To determine whether treatment for urinary tract infections in children could be individualized using biomarkers for acute pyelonephritis.

STUDY DESIGN:

We enrolled 61 children with febrile urinary tract infections, collected blood and urine samples, and performed a renal scan within 2 weeks of diagnosis to identify those with pyelonephritis. Renal scans were interpreted centrally by 2 experts. We measured inflammatory proteins in blood and urine using LUMINEX or an enzyme-linked immunosorbent assay. We evaluated serum RNA expression using RNA sequencing in a subset of children. Finally, for children with Escherichia coli isolated from urine cultures, we performed a polymerase chain reaction for 4 previously identified virulence genes.

RESULTS:

Urinary markers that best differentiated pyelonephritis from cystitis included chemokine (C-X-C motif) ligand (CXCL)1, CXCL9, CXCL12, C-C motif chemokine ligand 2, INF γ, and IL-15. Serum procalcitonin was the best serum marker for pyelonephritis.

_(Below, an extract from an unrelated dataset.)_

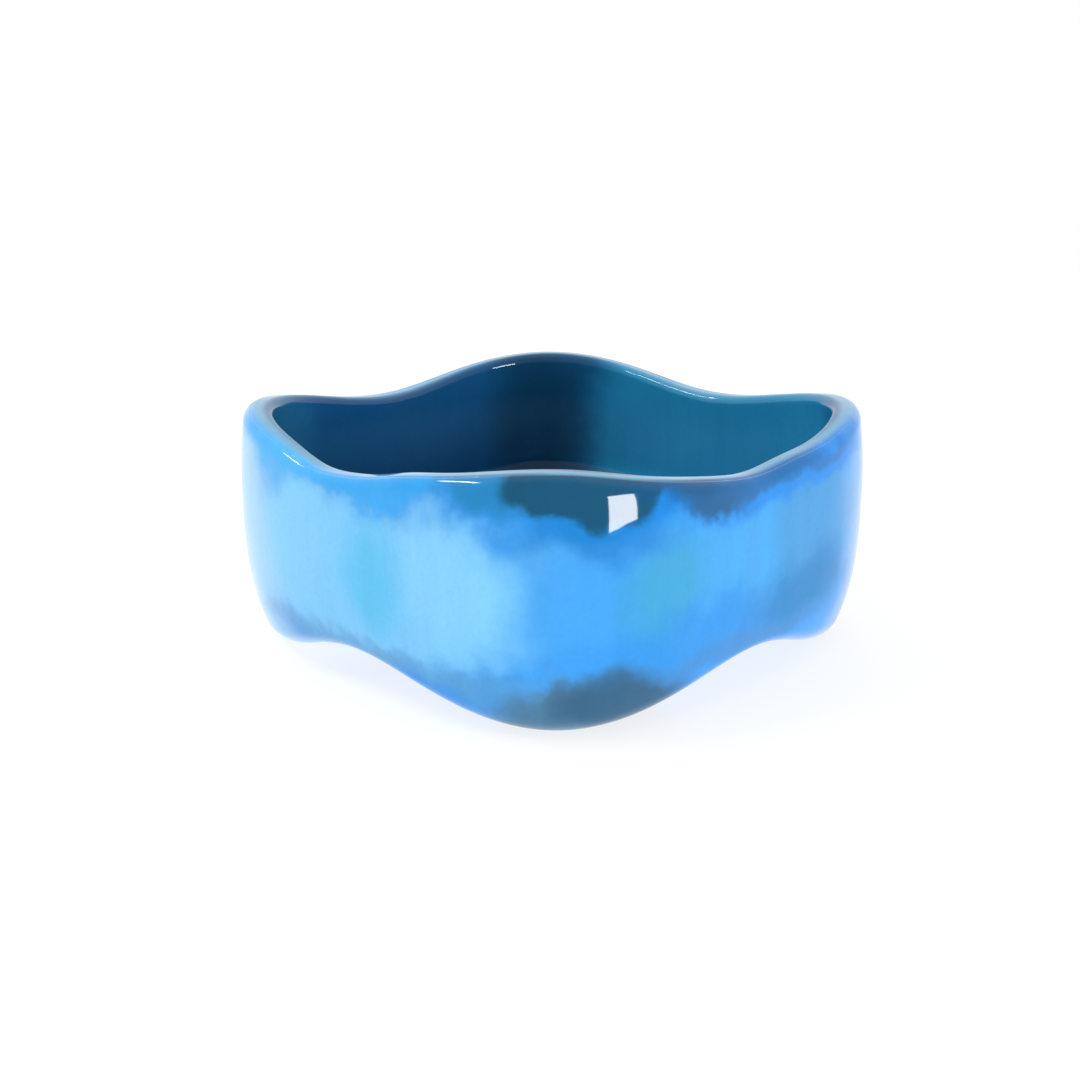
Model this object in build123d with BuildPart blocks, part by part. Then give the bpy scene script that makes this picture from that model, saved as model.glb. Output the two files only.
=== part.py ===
from build123d import *
import os
from math import cos, radians, sin

# A hand-worked cased glass bowl, in millimetres. +Z is up, the four corners lie on the X and Y axes, and
# the origin is on the table under the middle of the bowl.

# Outer form
side_width = 132.4            # across opposite sides, where the bowl is widest
corner_reach = 8.8            # how much further the corners stand out, on each side of the middle
dip_height = 50.8             # top of the rim at the middle of a side
corner_rise = 6.6             # how much higher the rim is at a corner
shoulder_height = 38.0        # height of the widest place
foot_pull_in = 6.9            # how far the wall leans in from the shoulder down to the table
rim_pull_in = 1.6             # how far the wall leans in from the shoulder up to the rim

# Foot edge
arch_height = 10.2            # under the middle of a side
foot_grind = 0.5              # glass ground off each foot to make its flat
foot_edge_radius = 5.0        # rounding of the outer foot edge

# Glass thicknesses
wall_thickness = 7.2
floor_thickness = 8.0         # at the middle of the bowl
casing_thickness = 1.5        # clear outer gather
cloud_thickness = 1.2         # colour bits pressed into the lining

# Roundings of the fire-polished rim and of the hollow
rim_edge_radius = 2.6
hollow_corner_radius = 14.0

# Levels of the layers on the wall
casing_foot_gap = 5.4         # from the foot edge up to where the clear casing stops
turquoise_gap = 1.5           # from the casing's end up to a turquoise patch
turquoise_height = 8.0
cloud_gap = 2.0               # from a turquoise patch up to the cloud over it
cloud_rim_gap = 8.8           # from a cloud up to the rim

# Places of the colour bits along a side
cloud_length = 62.0
turquoise_length = 26.0
turquoise_shift = 16.0        # from the middle of the side towards the left or right corner

# A colour bit's outline, in shares of its half length and half height
bit_outline = [
    (-1.0, -0.1), (-0.7, 0.6), (-0.25, 1.0), (0.2, 0.65), (0.6, 0.95),
    (1.0, 0.3), (0.85, -0.45), (0.35, -0.75), (-0.15, -1.0), (-0.6, -0.7),
]

# Fineness of the drawn curves, and room for cuts
section_points = 16           # points round a wall section or a wavy edge
underside_points = 11         # points across the underside, each way
overshoot = 12.0              # how far cutters run past what they cut

lobe = corner_reach / 2
mean_radius = side_width / 2 + lobe
corner_height = dip_height + corner_rise
foot_radius = mean_radius + lobe - foot_pull_in - foot_edge_radius
arch_radius = mean_radius - lobe - foot_pull_in - foot_edge_radius
underside_height = arch_height / (1 + (arch_radius / foot_radius) ** 4)
hollow_bottom = underside_height + floor_thickness
turquoise_bottom = arch_height + casing_foot_gap + turquoise_gap
cloud_bottom = turquoise_bottom + turquoise_height + cloud_gap
cloud_top = dip_height - cloud_rim_gap


def wall_lean(height):
    """Distance that the wall leans in at a height, from its widest place."""
    below = max(0.0, (shoulder_height - height) / shoulder_height)
    above = max(0.0, (height - shoulder_height) / (corner_height - shoulder_height))
    return foot_pull_in * below**3.2 + rim_pull_in * above**2


def section_outline(height, inset):
    """Points of the rounded-square wall section at a height, moved in by inset."""
    radius = mean_radius - wall_lean(height) - inset
    points = []
    for step in range(section_points):
        angle = radians(360 * step / section_points)
        reach = radius + lobe * cos(4 * angle)
        points.append((reach * cos(angle), reach * sin(angle)))
    return points


def wall_form(inset, lowest):
    """Closed solid inside the wall surface moved in by inset, from lowest to above the rim."""
    levels = [lowest + (shoulder_height - lowest) * share for share in (0, 0.3, 0.65, 1)]
    levels += [corner_height, corner_height + overshoot]
    with BuildPart() as form:
        for level in levels:
            with BuildSketch(Plane.XY.offset(level)):
                with BuildLine():
                    Spline(section_outline(min(level, corner_height), inset), periodic=True)
                make_face()
        loft()
    return form.part


def underside_face():
    """Wavy underside: low under the corners, high under the sides."""
    half = side_width / 2 + corner_reach + overshoot
    rows = []
    for row in range(underside_points):
        y = half * (2 * row / (underside_points - 1) - 1)
        line = []
        for column in range(underside_points):
            x = half * (2 * column / (underside_points - 1) - 1)
            wave = (x**4 - 6 * x**2 * y**2 + y**4) / foot_radius**4
            line.append(Vector(x, y, underside_height * (1 - wave) - foot_grind))
        rows.append(line)
    return Face.make_surface_from_array_of_points(rows, tol=0.01, min_deg=4, max_deg=6)


def wavy_ring(corner_level, side_level):
    """Surface that is level across the wall, at one height on the corners and another on the sides."""
    middle = (corner_level + side_level) / 2
    swing = (corner_level - side_level) / 2
    rings = []
    for reach in (mean_radius / 2, 2 * mean_radius):
        points = []
        for step in range(section_points):
            angle = radians(360 * step / section_points)
            level = middle + swing * cos(4 * angle)
            points.append(Vector(reach * cos(angle), reach * sin(angle), level))
        rings.append(Edge.make_spline(points, periodic=True))
    return Face.make_surface_from_curves(rings[0], rings[1])


def outer_form():
    """Solid form of the whole bowl with its arched, rounded and ground foot, not yet hollow."""
    with BuildPart() as form:
        add(wall_form(0, -overshoot / 2))
        extrude(underside_face(), amount=3 * overshoot, dir=(0, 0, -1), mode=Mode.SUBTRACT)
        foot_edges = form.faces().sort_by(Axis.Z)[0].edges()
        fillet(foot_edges, foot_edge_radius)
        with BuildSketch():
            Circle(2 * mean_radius)
        extrude(amount=-overshoot, mode=Mode.SUBTRACT)
    return form.part


def hollow_form():
    """The bowl's hollow, from its rounded bottom to above the rim."""
    with BuildPart() as form:
        add(wall_form(wall_thickness, hollow_bottom))
        bottom_edges = form.faces().sort_by(Axis.Z)[0].edges()
        fillet(bottom_edges, hollow_corner_radius)
    return form.part


def pocket_space(azimuth, along, bottom, top, length, flip):
    """Space cut for a colour bit on the side at an azimuth, from the pocket's bed outwards."""
    outward = Vector(cos(radians(azimuth)), sin(radians(azimuth)), 0)
    sideways = Vector(-outward.Y, outward.X, 0)
    start = outward * (mean_radius / 2) + sideways * along + Vector(0, 0, (bottom + top) / 2)
    points = [(flip * x * length / 2, z * (top - bottom) / 2) for x, z in bit_outline]
    with BuildPart() as space:
        with BuildSketch(Plane(origin=start, x_dir=sideways, z_dir=outward)):
            with BuildLine():
                Spline(points, periodic=True)
            make_face()
        extrude(amount=mean_radius)
        add(cloud_bed, mode=Mode.SUBTRACT)
    return space.part


def colour_bit(label, space):
    """One piece of coloured glass, pressed flush into the outside of the lining."""
    with BuildPart() as bit:
        add(space)
        add(casing_bed, mode=Mode.INTERSECT)
    bit.part.label = label
    export_step(bit.part, f"parts/{label}.step")
    return bit.part


os.makedirs("parts", exist_ok=True)

# Surfaces that the clear casing and the colour bits lie on
casing_bed = wall_form(casing_thickness, -overshoot / 2)
cloud_bed = wall_form(casing_thickness + cloud_thickness, -overshoot / 2)

# The whole wall and floor, before it is parted into its layers of glass
with BuildPart() as vessel:
    add(outer_form())
    add(hollow_form(), mode=Mode.SUBTRACT)
    rim_face = wavy_ring(corner_height, dip_height)
    extrude(rim_face, amount=2 * overshoot, dir=(0, 0, 1), mode=Mode.SUBTRACT)
    rim_edges = vessel.faces().sort_by(Axis.Z)[-1].edges().sort_by(SortBy.LENGTH)
    fillet(rim_edges[-2:], rim_edge_radius)

# The space outside the lining's wall and above the line where the clear casing stops
with BuildPart() as casing_space:
    with BuildSketch():
        Circle(1.8 * mean_radius)
    extrude(amount=corner_height + overshoot)
    add(casing_bed, mode=Mode.SUBTRACT)
    stop_face = wavy_ring(casing_foot_gap, arch_height + casing_foot_gap)
    extrude(stop_face, amount=3 * overshoot, dir=(0, 0, -1), mode=Mode.SUBTRACT)

with BuildPart() as clear_casing:
    add(vessel.part)
    add(casing_space.part, mode=Mode.INTERSECT)
clear_casing.part.label = "clear_casing"
export_step(clear_casing.part, "parts/clear_casing.step")

# Clouds of sky-blue opal glass, one to a side, and turquoise patches below the two front ones
pockets = []
colour_bits = []
sides = {"front_left": -135, "front_right": -45, "back_left": 135, "back_right": 45}
for place, azimuth in sides.items():
    flip = 1 if place.endswith("left") else -1
    pockets.append(pocket_space(azimuth, 0, cloud_bottom, cloud_top, cloud_length, flip))
    colour_bits.append(colour_bit(f"cloud_{place}", pockets[-1]))
for place, azimuth, flip in (("left", -135, 1), ("right", -45, -1)):
    along = -flip * turquoise_shift
    turquoise_top = turquoise_bottom + turquoise_height
    pockets.append(pocket_space(azimuth, along, turquoise_bottom, turquoise_top, turquoise_length, flip))
    colour_bits.append(colour_bit(f"turquoise_{place}", pockets[-1]))

with BuildPart() as petrol_lining:
    add(vessel.part)
    add(casing_space.part, mode=Mode.SUBTRACT)
    for pocket in pockets:
        add(pocket, mode=Mode.SUBTRACT)
petrol_lining.part.label = "petrol_lining"
export_step(petrol_lining.part, "parts/petrol_lining.step")

for piece in [clear_casing.part, petrol_lining.part] + colour_bits:
    print(piece.label, round(piece.volume), "cubic mm, valid:", piece.is_valid)
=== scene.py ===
import math
import bpy
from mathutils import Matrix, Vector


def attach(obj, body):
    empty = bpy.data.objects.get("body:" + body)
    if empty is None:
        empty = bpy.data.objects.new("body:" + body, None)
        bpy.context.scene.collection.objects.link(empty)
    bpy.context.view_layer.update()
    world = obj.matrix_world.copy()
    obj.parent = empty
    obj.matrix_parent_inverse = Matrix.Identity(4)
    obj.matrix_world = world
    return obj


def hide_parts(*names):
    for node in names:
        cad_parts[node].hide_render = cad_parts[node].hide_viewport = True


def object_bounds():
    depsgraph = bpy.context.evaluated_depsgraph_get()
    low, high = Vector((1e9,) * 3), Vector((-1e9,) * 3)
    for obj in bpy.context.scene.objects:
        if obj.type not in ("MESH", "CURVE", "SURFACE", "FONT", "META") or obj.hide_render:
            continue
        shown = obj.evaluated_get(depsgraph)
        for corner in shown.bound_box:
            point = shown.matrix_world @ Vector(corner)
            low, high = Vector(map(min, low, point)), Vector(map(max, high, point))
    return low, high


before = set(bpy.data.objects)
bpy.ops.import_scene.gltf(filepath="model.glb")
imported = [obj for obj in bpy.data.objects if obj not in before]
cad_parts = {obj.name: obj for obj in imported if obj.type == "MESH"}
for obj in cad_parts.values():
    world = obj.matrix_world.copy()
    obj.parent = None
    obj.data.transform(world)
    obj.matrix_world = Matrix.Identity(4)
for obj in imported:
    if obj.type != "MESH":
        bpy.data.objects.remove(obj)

cadBox = [list(corner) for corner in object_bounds()]
boxLow, boxHigh = cadBox
mm = 0.001


def hexColour(code):  # sRGB hex to linear RGBA
    channels = [int(code[i:i + 2], 16) / 255 for i in (1, 3, 5)]
    return [c / 12.92 if c <= 0.04045 else ((c + 0.055) / 1.055) ** 2.4 for c in channels] + [1.0]


def addNode(tree, kind, settings=None, links=None):  # one node, its settings, and what feeds its inputs
    node = tree.nodes.new(kind)
    for name, value in (settings or {}).items():
        setattr(node, name, value)
    for name, value in (links or {}).items():
        socket = node.inputs[name]
        if isinstance(value, bpy.types.NodeSocket):
            tree.links.new(value, socket)
        else:
            socket.default_value = value
    return node


def calc(tree, operation, *values):  # one step on numbers
    return addNode(tree, "ShaderNodeMath", {"operation": operation}, dict(enumerate(values))).outputs[0]


def aim(tree, operation, *values):  # one step on vectors
    node = addNode(tree, "ShaderNodeVectorMath", {"operation": operation}, dict(enumerate(values)))
    return node.outputs[0]


def size(tree, vector):  # length of a vector
    return addNode(tree, "ShaderNodeVectorMath", {"operation": "LENGTH"}, {0: vector}).outputs["Value"]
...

Genes in the interferon-γ pathway were upregulated in serum of children with pyelonephritis. The presence of E coli virulence genes did not correlate with pyelonephritis.

CONCLUSIONS:

Immune response to pyelonephritis and cystitis differs quantitatively and qualitatively; this may be useful in differentiating these 2 conditions.